:: The exercise ::
Your task is to quote the listing below exactly, beginning with its first line and ending on the line bearing "UP = Vector((0, 0, 1))".

:: Dataset extract ::
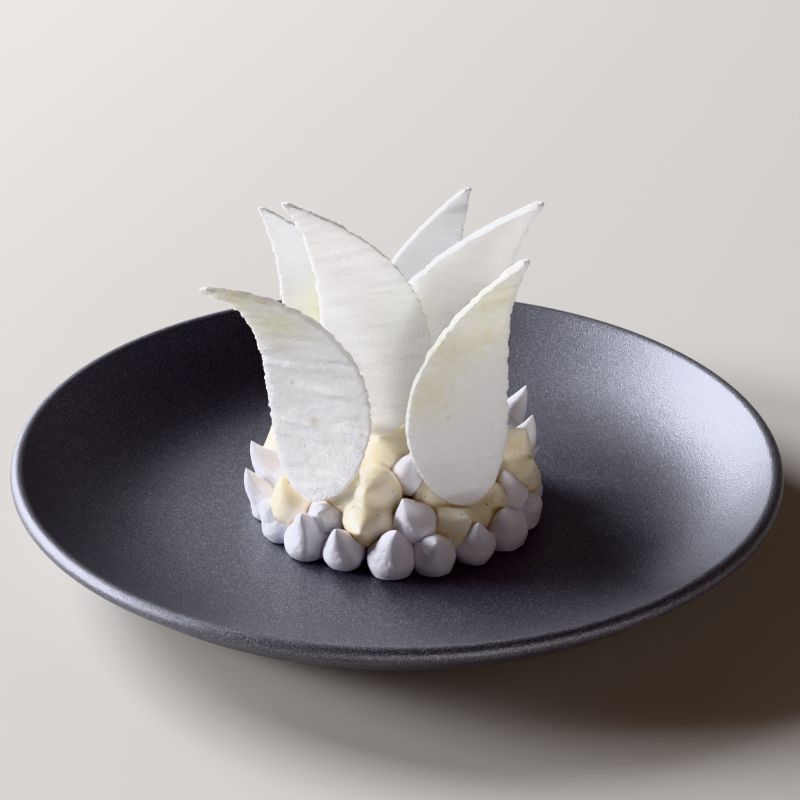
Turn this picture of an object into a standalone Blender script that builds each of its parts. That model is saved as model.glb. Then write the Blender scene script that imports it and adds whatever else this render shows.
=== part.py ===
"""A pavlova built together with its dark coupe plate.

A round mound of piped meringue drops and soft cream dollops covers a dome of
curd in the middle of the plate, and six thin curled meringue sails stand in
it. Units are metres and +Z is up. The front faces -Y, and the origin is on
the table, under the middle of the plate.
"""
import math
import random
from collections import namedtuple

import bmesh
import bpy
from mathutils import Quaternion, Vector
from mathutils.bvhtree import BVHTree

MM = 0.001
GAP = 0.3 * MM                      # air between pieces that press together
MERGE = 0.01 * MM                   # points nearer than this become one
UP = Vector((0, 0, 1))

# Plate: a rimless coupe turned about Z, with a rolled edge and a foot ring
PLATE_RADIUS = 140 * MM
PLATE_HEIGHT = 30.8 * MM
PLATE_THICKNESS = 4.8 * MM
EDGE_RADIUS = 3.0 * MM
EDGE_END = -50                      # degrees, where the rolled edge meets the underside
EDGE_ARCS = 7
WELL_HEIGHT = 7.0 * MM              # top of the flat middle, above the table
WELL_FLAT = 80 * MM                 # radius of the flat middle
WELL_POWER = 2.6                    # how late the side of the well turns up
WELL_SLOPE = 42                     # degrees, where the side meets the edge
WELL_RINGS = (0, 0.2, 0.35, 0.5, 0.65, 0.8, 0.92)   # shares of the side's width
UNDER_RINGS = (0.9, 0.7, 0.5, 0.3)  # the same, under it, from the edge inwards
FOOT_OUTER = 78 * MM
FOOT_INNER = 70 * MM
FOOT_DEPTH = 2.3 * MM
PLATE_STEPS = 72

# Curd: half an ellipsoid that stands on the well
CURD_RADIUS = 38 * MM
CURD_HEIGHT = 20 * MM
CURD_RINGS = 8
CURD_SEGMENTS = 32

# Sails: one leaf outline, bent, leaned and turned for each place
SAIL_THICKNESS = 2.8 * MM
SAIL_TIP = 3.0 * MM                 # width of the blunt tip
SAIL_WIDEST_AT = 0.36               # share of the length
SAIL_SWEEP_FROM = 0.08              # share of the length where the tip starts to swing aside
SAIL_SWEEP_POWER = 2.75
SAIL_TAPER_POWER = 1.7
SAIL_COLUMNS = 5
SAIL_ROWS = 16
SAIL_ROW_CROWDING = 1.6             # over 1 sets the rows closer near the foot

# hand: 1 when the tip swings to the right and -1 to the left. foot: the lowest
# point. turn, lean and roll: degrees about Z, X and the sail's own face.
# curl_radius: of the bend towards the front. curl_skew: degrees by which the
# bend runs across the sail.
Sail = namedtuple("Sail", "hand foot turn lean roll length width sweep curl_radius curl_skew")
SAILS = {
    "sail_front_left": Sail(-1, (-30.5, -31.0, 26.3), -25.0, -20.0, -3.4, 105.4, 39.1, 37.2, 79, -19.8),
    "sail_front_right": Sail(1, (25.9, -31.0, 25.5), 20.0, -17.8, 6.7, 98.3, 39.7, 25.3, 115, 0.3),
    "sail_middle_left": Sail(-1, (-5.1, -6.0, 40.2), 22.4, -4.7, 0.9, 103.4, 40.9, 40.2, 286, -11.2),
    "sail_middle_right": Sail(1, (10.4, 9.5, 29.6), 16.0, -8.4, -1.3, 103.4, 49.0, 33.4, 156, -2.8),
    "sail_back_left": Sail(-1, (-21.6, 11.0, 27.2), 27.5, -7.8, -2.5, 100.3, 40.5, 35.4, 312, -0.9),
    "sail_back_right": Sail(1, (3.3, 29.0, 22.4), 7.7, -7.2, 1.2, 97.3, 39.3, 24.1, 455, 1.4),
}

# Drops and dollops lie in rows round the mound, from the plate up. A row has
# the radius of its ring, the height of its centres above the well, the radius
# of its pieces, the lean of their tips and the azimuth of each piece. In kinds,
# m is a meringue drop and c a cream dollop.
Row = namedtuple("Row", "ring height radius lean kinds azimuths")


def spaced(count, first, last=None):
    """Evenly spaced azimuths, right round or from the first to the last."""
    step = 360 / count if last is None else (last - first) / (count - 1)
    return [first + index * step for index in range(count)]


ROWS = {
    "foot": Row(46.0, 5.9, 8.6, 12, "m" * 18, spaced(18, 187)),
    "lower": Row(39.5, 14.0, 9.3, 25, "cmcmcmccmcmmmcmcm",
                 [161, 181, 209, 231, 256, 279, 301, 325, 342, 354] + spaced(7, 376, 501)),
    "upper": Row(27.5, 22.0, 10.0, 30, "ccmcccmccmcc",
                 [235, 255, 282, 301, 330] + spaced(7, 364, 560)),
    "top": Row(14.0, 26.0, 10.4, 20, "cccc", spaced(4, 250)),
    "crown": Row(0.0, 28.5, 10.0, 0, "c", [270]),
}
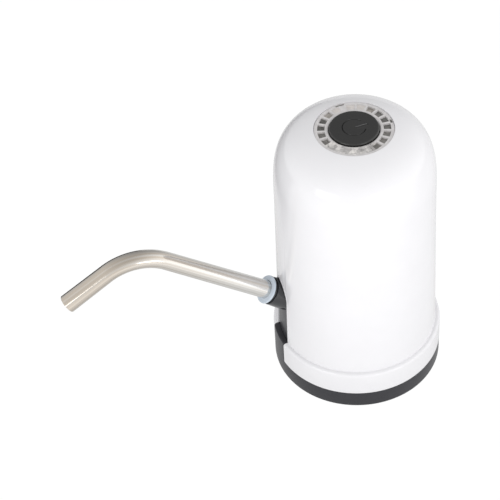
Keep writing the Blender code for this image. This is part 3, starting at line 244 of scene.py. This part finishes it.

:: Exercise result ::
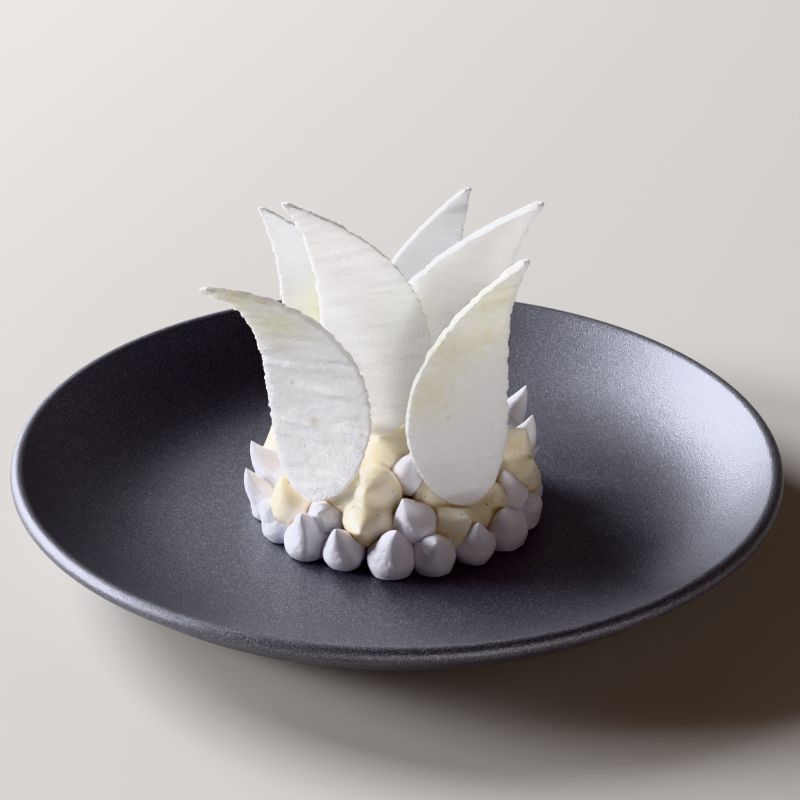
Turn this picture of an object into a standalone Blender script that builds each of its parts. That model is saved as model.glb. Then write the Blender scene script that imports it and adds whatever else this render shows.
=== part.py ===
"""A pavlova built together with its dark coupe plate.

A round mound of piped meringue drops and soft cream dollops covers a dome of
curd in the middle of the plate, and six thin curled meringue sails stand in
it. Units are metres and +Z is up. The front faces -Y, and the origin is on
the table, under the middle of the plate.
"""
import math
import random
from collections import namedtuple

import bmesh
import bpy
from mathutils import Quaternion, Vector
from mathutils.bvhtree import BVHTree

MM = 0.001
GAP = 0.3 * MM                      # air between pieces that press together
MERGE = 0.01 * MM                   # points nearer than this become one
UP = Vector((0, 0, 1))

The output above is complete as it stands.